Jouer sur les effets de parallaxe et d’aberration
« Lors de voyages vers les étoiles les plus proches, les signaux seront beaucoup trop faibles et les temps de parcours de la lumière seront de l’ordre de plusieurs années », rappelle Coryn A.L. Bailer-Jones. Pour dépasser cette limite dans la navigation interstellaire, la Nasa planche sur un « GPS » reposant sur les pulsars à partir d’un système à rayons X. Les pulsars sont des étoiles à neutrons qui, tournant extrêmement rapidement sur elles-mêmes, émettent de vifs signaux répétés dans l’espace, à un rythme souvent régulier.
« Cette démonstration réussie établit fermement la viabilité de la navigation à rayons X par pulsars comme nouvelle technique de navigation autonome. Nous avons montré qu’une version mature de cette technologie pourrait améliorer l’exploration de l’espace profond partout dans le système solaire et au-delà », estimait l’un des scientifiques ayant planché sur le projet de la Nasa, dont l’expérimentation est décrite comme une réussite.
Mais pour Coryn A.L. Bailer-Jones, la dispersion des signaux de pulsars dans le milieu interstellaire pourrait provoquer des erreurs dans leur mesure exacte, et conduire à une précision bien plus médiocre que prévu. Or, dans l’immensité spatiale, une excellente précision est incontournable (trompez-vous de quelques parsecs à un moment donné et vous voilà dans le mauvais système solaire).
Pour l’astronome, il faudrait se reposer sur notre catalogue connu d’étoiles. Il faut toutefois prendre en compte la parallaxe, l’aberration et l’effet Dopler : à cause de ces trois effets, les positions respectives des étoiles ainsi que leurs vitesses observées changent à mesure que l’on s’éloigne du Soleil. C’est ainsi que les sondes que nous envoyons jusqu’à la frontière du système solaire ne voient pas le paysage stellaire comme nous. À partir de ce constat, comment utiliser les étoiles comme instrument de navigation ?
« En mesurant uniquement les distances angulaires entre les paires d’étoiles et en les comparant au catalogue, nous pouvons déduire les coordonnées du vaisseau spatial par un processus itératif de modélisation », explique Coryn A.L. Bailer-Jones. Pour le dire autrement, il s’agit d’une sorte de triangulation adaptative au fil du voyage, en exploitant justement la parallaxe et l’aberration des étoiles présentes dans la région proche de notre vaisseau.

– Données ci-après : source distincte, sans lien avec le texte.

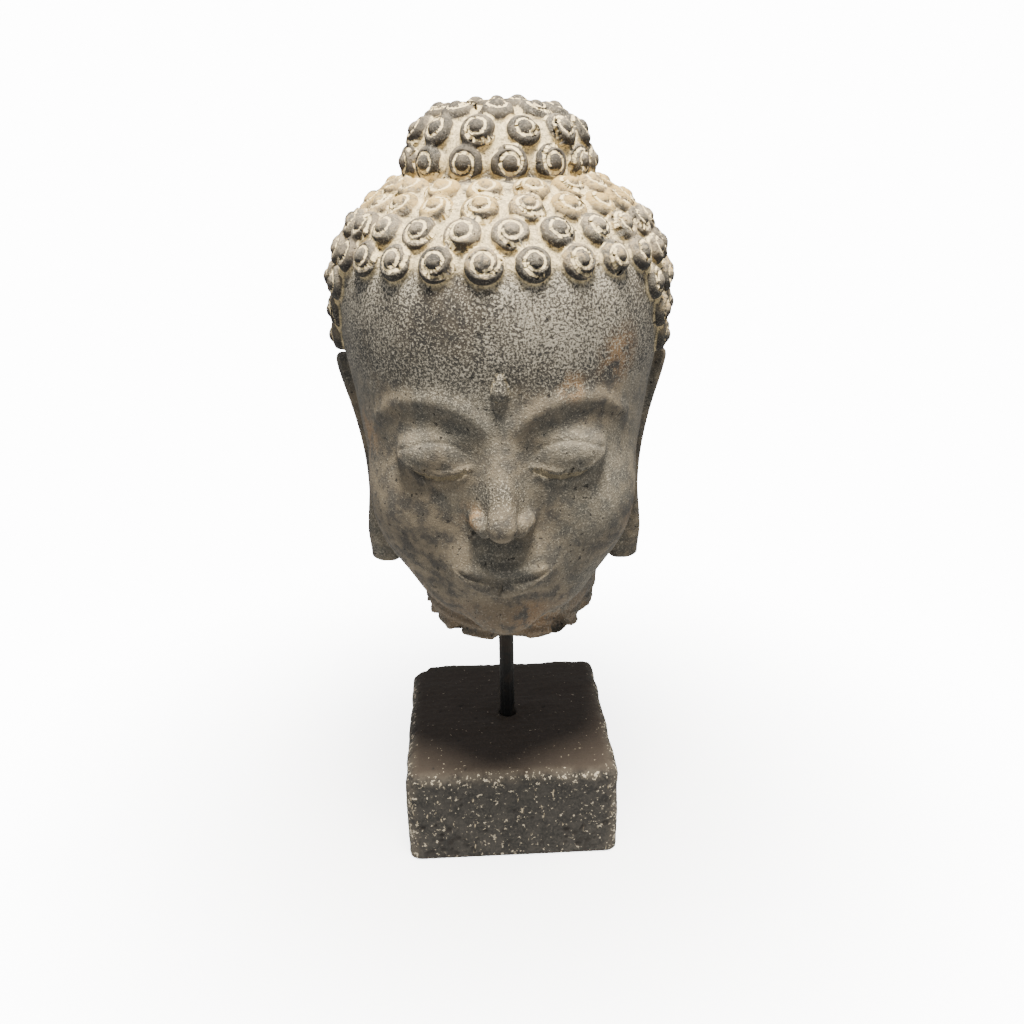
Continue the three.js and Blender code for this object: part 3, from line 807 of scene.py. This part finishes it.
class Value:
    """A shader socket, or a number, that takes part in sums."""

    def __init__(self, paint, socket):
        self.paint, self.socket = paint, socket

    def maths(self, operation, *others, flip=False):
        terms = [*others, self] if flip else [self, *others]
        node = self.paint.add("ShaderNodeMath", {"operation": operation}, *terms)
        return Value(self.paint, node.outputs[0])

    def __add__(self, other):
        return self.maths("ADD", other)

    def __radd__(self, other):
        return self.maths("ADD", other)

    def __sub__(self, other):
        return self.maths("SUBTRACT", other)

    def __rsub__(self, other):
        return self.maths("SUBTRACT", other, flip=True)

    def __mul__(self, other):
        return self.maths("MULTIPLY", other)

    def __rmul__(self, other):
        return self.maths("MULTIPLY", other)

    def __truediv__(self, other):
        return self.maths("DIVIDE", other)

    def highest(self, other):
        return self.maths("MAXIMUM", other)

    def lowest(self, other):
        return self.maths("MINIMUM", other)

    def step(self, low, high):
        """A smooth rise from 0 at the low value to 1 at the high one."""
        settings = {"interpolation_type": "SMOOTHSTEP"}
        node = self.paint.add("ShaderNodeMapRange", settings, self, low, high, 0.0, 1.0)
        return Value(self.paint, node.outputs[0])


class Paint:
    """A material built up from nodes on the object's own coordinates."""

    def __init__(self, name, roughness):
        self.material = bpy.data.materials.new(name)
        self.material.use_nodes = True
        self.tree = self.material.node_tree
        self.shader = self.tree.nodes["Principled BSDF"]
        self.shader.inputs["Roughness"].default_value = roughness
        self.place = self.add("ShaderNodeTexCoord").outputs["Object"]

    def add(self, kind, settings=None, *inputs):
        """A node of the kind, with its settings, then with values or links for its sockets in turn."""
        node = self.tree.nodes.new(kind)
        for name, value in (settings or {}).items():
            setattr(node, name, value)
        for socket, value in zip(node.inputs, inputs):
            self.fill(socket, value)
        return node

    def fill(self, socket, value):
        if isinstance(value, Value):
            value = value.socket
        if isinstance(value, bpy.types.NodeSocket):
            self.tree.links.new(value, socket)
        elif value is not None:
            socket.default_value = value

    def set(self, name, value):
        self.fill(self.shader.inputs[name], value)

    def noise(self, scale, detail=2.0, rough=0.5, stretch=None, shift=0.0):
        """Noise on the object's own coordinates. A shift keeps two of one scale from matching."""
        place = self.place
        if stretch or shift:
            moved = (shift, shift, shift)
            place = self.add("ShaderNodeMapping", {}, place, moved, None, stretch or (1, 1, 1)).outputs[0]
        node = self.add("ShaderNodeTexNoise")
        self.fill(node.inputs["Vector"], place)
        node.inputs["Scale"].default_value = scale
        node.inputs["Detail"].default_value = detail
        node.inputs["Roughness"].default_value = rough
        return Value(self, node.outputs[0])

    def stored(self, name):
        """The three numbers kept at each point under one name."""
        colour = self.add("ShaderNodeAttribute", {"attribute_name": name}).outputs["Color"]
        split = self.add("ShaderNodeSeparateColor", {}, colour)
        return [Value(self, socket) for socket in split.outputs]

    def mix(self, share, first, second):
        """The first colour, with so much of the second over it."""
        node = self.add("ShaderNodeMix", {"data_type": "RGBA"})
        self.fill(node.inputs[0], share)
        for socket, colour in ((node.inputs[6], first), (node.inputs[7], second)):
            self.fill(socket, (*colour, 1) if isinstance(colour, tuple) else colour)
        return node.outputs[2]

    def bump(self, height, depth):
        node = self.add("ShaderNodeBump")
        node.inputs["Distance"].default_value = depth
        self.fill(node.inputs["Height"], height)
        self.set("Normal", node.outputs[0])


# Colours of the carved stone, of what lies on it, and of the painted highlights and shade on its curls
STONE_DARK = (0.052, 0.046, 0.038)
STONE_LIGHT = (0.17, 0.138, 0.094)
STONE_GREY = (0.1, 0.097, 0.082)
STONE_SOOTY = (0.014, 0.013, 0.012)
STONE_OCHRE = (0.27, 0.15, 0.06)
NECK_BROWN = (0.13, 0.09, 0.055)
CURL_DARK = (0.022, 0.019, 0.017)
# Painted highlight on the upward faces of the curls
CURL_PAINTED_HIGHLIGHT = (0.42, 0.35, 0.25)
# The golden tint of the upper rows' curls, painted only on their upward faces as a highlight
CURL_GOLDEN_HIGHLIGHT = (0.49, 0.32, 0.08)
# Painted shade on the downward faces of the hair
CURL_PAINTED_SHADE = (0.014, 0.011, 0.009)
PALE_FLECKS = (0.55, 0.5, 0.4)
CREAM_WASH = (0.86, 0.7, 0.4)
PINHOLE_DARK = (0.008, 0.007, 0.006)


def groove_share(across, cosine, sine, roughen):
    """The curl's spiral groove, worked out from the share of its radius and the turn round it."""
    turn = ((sine - 0.5).maths("ARCTAN2", cosine - 0.5) / (2 * math.pi)).maths("FRACT")
    ring = 1 - (across * 2 - RING_START - turn * RING_GROWTH).maths("ABSOLUTE") * 8
    tail = 1 - (across * 2 - TAIL_START - turn * TAIL_GROWTH).maths("ABSOLUTE") * 8
    return (ring.highest(tail.lowest(1.4 - turn * 3)) + roughen).step(0.1, 0.75)


def head_stone():
    """Dark stone with pale flecks, painted highlights on the curls' upward faces, painted shade on the
    hair's downward faces, and a cream wash in all that is sunk.
    """
    paint = Paint("head_stone", 0.78)
    shelter, on_curl, crown = paint.stored("carving")
    across, cosine, sine = paint.stored("curl")
    speckle, skyward, ochre = paint.stored("weather_and_facing")
    hair, neck, tint = paint.stored("region")
    broad, middling = paint.noise(24, 3), paint.noise(130, 4, 0.6)
    grain, dust = paint.noise(1000, 3, 0.7), paint.noise(2200, 2, 0.6, shift=3)
    chisel = paint.noise(420, 4, 0.75, shift=6)
    groove = groove_share(across, cosine, sine, (chisel - 0.5) * 1.1) * on_curl
    stone = paint.mix(middling.step(0.35, 0.65), STONE_DARK, STONE_LIGHT)
    stone = paint.mix(broad.step(0.42, 0.6) * 0.5, stone, STONE_GREY)
    stone = paint.mix(speckle.step(0.5, 1) * (1 - hair) * 0.7, stone, STONE_SOOTY)
    stone = paint.mix(ochre * middling.step(0.38, 0.6) * 0.7, stone, STONE_OCHRE)
    stone = paint.mix(neck * middling.step(0.35, 0.6) * 0.6, stone, NECK_BROWN)
    dome = hair * crown.step(0.02, 0.16)
    stone = paint.mix(dome * (1 - tint.step(0.1, 0.35)) * 0.75, stone, CURL_DARK)
    # Painted highlight: the upward faces of the curls are painted lighter, as if lit from above, more so
    # on the paler curls
    lit = dome * skyward.step(0.42, 0.85)
    painted_highlight = lit * (0.1 + 1.2 * tint) * (middling * 0.4 + chisel * 0.6).step(0.4, 0.6)
    stone = paint.mix(painted_highlight, stone, CURL_PAINTED_HIGHLIGHT)
    # Partly the curls' own golden tint, set by their tint and noise, and partly painted highlight, as it
    # lies only on their upward faces
    uneven = broad * 0.5 + (middling - 0.5) * 0.8 + (chisel - 0.5) * 1.6
    stone = paint.mix(lit * (tint + uneven).step(0.62, 1.2) * 0.8, stone, CURL_GOLDEN_HIGHLIGHT)
    # Painted shade: the downward faces of the hair, under the curls and in the valleys, are painted near
    # black where shade falls
    under = hair * (1 - skyward.step(0.3, 0.66))
    stone = paint.mix(under * 0.85, stone, CURL_PAINTED_SHADE)
    cover = (grain + (dust - 0.5) * 0.5 + (broad - 0.5) * 0.35 + (speckle - 0.5) * 0.1).step(0.54, 0.68)
    stone = paint.mix(cover * (0.15 + speckle * 0.58) * (1 - hair * 0.3), stone, PALE_FLECKS)
    crease = shelter.step(0.3, 0.75) * 0.9 + groove + (grain - 0.5) * 0.4 + (middling - 0.5) * 0.5
    wash = (crease * (1 - under * 0.5)).step(0.3, 0.75) * (0.2 + hair * 0.75)
    valley = (hair - dome) * (0.6 + (grain + chisel - 1) * 2)
    stone = paint.mix(wash.highest(valley), stone, CREAM_WASH)
    pinholes = 1 - paint.noise(420, 2, 0.5, shift=9).step(0.27, 0.33)
    stone = paint.mix(pinholes * 0.8, stone, PINHOLE_DARK)
    paint.set("Base Color", stone)
    paint.set("Roughness", 0.66 + grain * 0.25)
    paint.bump(grain * 0.9 + dust * 0.4 + (chisel * 1.3 + middling) * hair - pinholes, 0.0008)
    return paint.material


# Colours of the block's stone and of what lies on it
BLOCK_DARK = (0.006, 0.0058, 0.0056)
BLOCK_LIGHT = (0.022, 0.02, 0.018)
BLOCK_GREY = (0.045, 0.041, 0.036)
BLOCK_TOP_BROWN = (0.036, 0.025, 0.017)
BLOCK_EDGE_WORN = (0.085, 0.072, 0.055)
BLOCK_FLECKS = (0.5, 0.44, 0.34)
BLOCK_STRAW = (0.5, 0.42, 0.29)
BLOCK_PIT = (0.01, 0.008, 0.007)


def block_stone():
    """Near-black stone with pale flecks and upright straw-like marks, worn lighter at its edges."""
    paint = Paint("block_stone", 0.85)
    pits, edge, top = paint.stored("wear")
    broad, middling = paint.noise(30, 3), paint.noise(150, 4, 0.6)
    grain, dust = paint.noise(700, 3, 0.6), paint.noise(380, 3, 0.7, shift=5)
    straw = paint.noise(420, 2, 0.5, stretch=(1, 1, 0.3), shift=2)
    stone = paint.mix(middling.step(0.35, 0.65), BLOCK_DARK, BLOCK_LIGHT)
    stone = paint.mix(grain.step(0.42, 0.62) * 0.5, stone, BLOCK_GREY)
    stone = paint.mix(top * 0.8, stone, BLOCK_TOP_BROWN)
    stone = paint.mix(edge * middling.step(0.3, 0.6) * 0.6, stone, BLOCK_EDGE_WORN)
    flecks = (dust + (grain - 0.5) * 0.5 + edge * 0.07 - top * 0.07).step(0.625, 0.69)
    stone = paint.mix(flecks * 0.75, stone, BLOCK_FLECKS)
    stone = paint.mix(straw.step(0.68, 0.73) * (1 - top) * 0.6, stone, BLOCK_STRAW)
    stone = paint.mix(pits.step(0.05, 0.4) * 0.95, stone, BLOCK_PIT)
    paint.set("Base Color", stone)
    paint.set("Roughness", 0.78 + grain * 0.15)
    paint.bump(grain * 0.5 + dust * 0.5 + broad, 0.0006)
    return paint.material


def rod_iron():
    """Black iron with brown rust in patches."""
    black, rusty = (0.007, 0.007, 0.007), (0.03, 0.02, 0.013)
    paint = Paint("rod_iron", 0.55)
    rust, scale = paint.noise(160, 3), paint.noise(900, 2, shift=4)
    paint.set("Base Color", paint.mix(rust.step(0.45, 0.65) * 0.6, black, rusty))
    paint.set("Metallic", 0.3)
    paint.set("Roughness", 0.45 + rust * 0.3)
    paint.bump(scale + rust * 0.5, 0.0002)
    return paint.material


def finish_piece(piece, node, material):
    """Smooths and paints a piece, and puts it in the place of its node of the frame."""
    for polygon in piece.data.polygons:
        polygon.use_smooth = True
    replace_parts(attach(piece, "root"), node)
    piece.data.materials.clear()
    piece.data.materials.append(material)
    print(node, sum(len(polygon.vertices) - 2 for polygon in piece.data.polygons), "triangles")


finish_piece(make_head(), "head", head_stone())
finish_piece(make_block(), "block", block_stone())
finish_piece(make_rod(), "rod", rod_iron())

# Floor, light and camera

def floor_paint():
    """A pale paint that thins out to the white behind it, away from the middle."""
    paint = Paint("pale_floor", 0.9)
    paint.set("Base Color", (0.86, 0.86, 0.85, 1))
    length = paint.add("ShaderNodeVectorMath", {"operation": "LENGTH"}, paint.place).outputs["Value"]
    thin = 0.3 + 0.7 * Value(paint, length).step(0.04, 0.36)
    clear = paint.add("ShaderNodeBsdfTransparent").outputs[0]
    fade = paint.add("ShaderNodeMixShader", {}, thin, paint.shader.outputs[0], clear)
    paint.fill(paint.tree.nodes["Material Output"].inputs["Surface"], fade.outputs[0])
    return paint.material


def lay_floor():
    bpy.ops.mesh.primitive_plane_add(size=3)
    floor = active()
    floor.name = "floor"
    floor.data.materials.append(floor_paint())


def light_room(on_stone, to_camera):
    """A white room, which the camera sees brighter than it lights the stone."""
    world = bpy.data.worlds.new("studio")
    bpy.context.scene.world = world
    world.use_nodes = True
    nodes, links = world.node_tree.nodes, world.node_tree.links
    room = nodes["Background"]
    room.inputs["Color"].default_value = (1, 1, 1, 1)
    seen = nodes.new("ShaderNodeLightPath")
    bright = nodes.new("ShaderNodeMapRange")
    bright.inputs["To Min"].default_value = on_stone
    bright.inputs["To Max"].default_value = to_camera
    links.new(seen.outputs["Is Camera Ray"], bright.inputs["Value"])
    links.new(bright.outputs["Result"], room.inputs["Strength"])


def add_lamp(name, place, target, size, power, colour):
    lamp = bpy.data.objects.new(name, bpy.data.lights.new(name, "AREA"))
    lamp.data.shape = "DISK"
    lamp.data.size = size
    lamp.data.energy = power
    lamp.data.color = colour
    lamp.location = place
    lamp.rotation_euler = (Vector(target) - Vector(place)).to_track_quat("-Z", "Y").to_euler()
    bpy.context.collection.objects.link(lamp)


def place_camera(place, down, roll, lens):
    """A camera in front of the face, looking along +Y, tipped down and rolled by degrees."""
    camera = bpy.data.objects.new("camera", bpy.data.cameras.new("camera"))
    bpy.context.collection.objects.link(camera)
    bpy.context.scene.camera = camera
    camera.data.sensor_width = 36
    camera.data.lens = lens
    down, roll = math.radians(down), math.radians(roll)
    ahead = Vector((0, math.cos(down), -math.sin(down)))
    right = Vector((1, 0, 0))
    up = right.cross(ahead)
    across = right * math.cos(roll) + up * math.sin(roll)
    upright = up * math.cos(roll) - right * math.sin(roll)
    turn = Matrix((across, upright, -ahead)).transposed().to_4x4()
    camera.matrix_world = Matrix.Translation(place) @ turn


lay_floor()
light_room(on_stone=0.62, to_camera=14)
add_lamp("overhead_lamp", place=(0.04, -0.24, 1.1), target=(0, 0, 0.25), size=0.3, power=43,
         colour=(1.0, 0.93, 0.8))
place_camera(place=(0.0042, -0.4545, 0.3538), down=21.74, roll=-0.863, lens=33.4)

L’astronome fournit, dans son papier, une modélisation expérimentant l’hypothèse. À partir de ne serait-ce que 20 étoiles, la modélisation montre qu’il est possible de mesurer la position d’un vaisseau à 3 unités astronomiques près, et sa vitesse à 2 kilomètres/seconde. Plus l’on inclut d’étoiles dans la triangulation, plus la précision augmente : avec un catalogue de 100 étoiles, la position est spécifique à 1,3 unité astronomique près, et la vitesse à 0,7 kilomètre/seconde. Les étoiles binaires représenteraient une difficulté, car elles fausseraient les calculs : il faudrait soit modéliser leurs spécificités, soit les supprimer du catalogue en se reposant exclusivement sur les étoiles seules en grand nombre.
« Cette étude est principalement conceptuelle », rappelle l’auteur, étant donné que les voyages interstellaires sont de toute façon loin d’être envisageables, à court ou moyen terme. Cela reste toutefois un axe de recherche plus concret et proche de nous que les travaux sur le voyage à la vitesse de la lumière ou supraluminique — qui restent de l’ordre de la physique théorique là où les systèmes de navigation pourront trouver une utilité certaine dans l’exploration spatiale même inhabitée.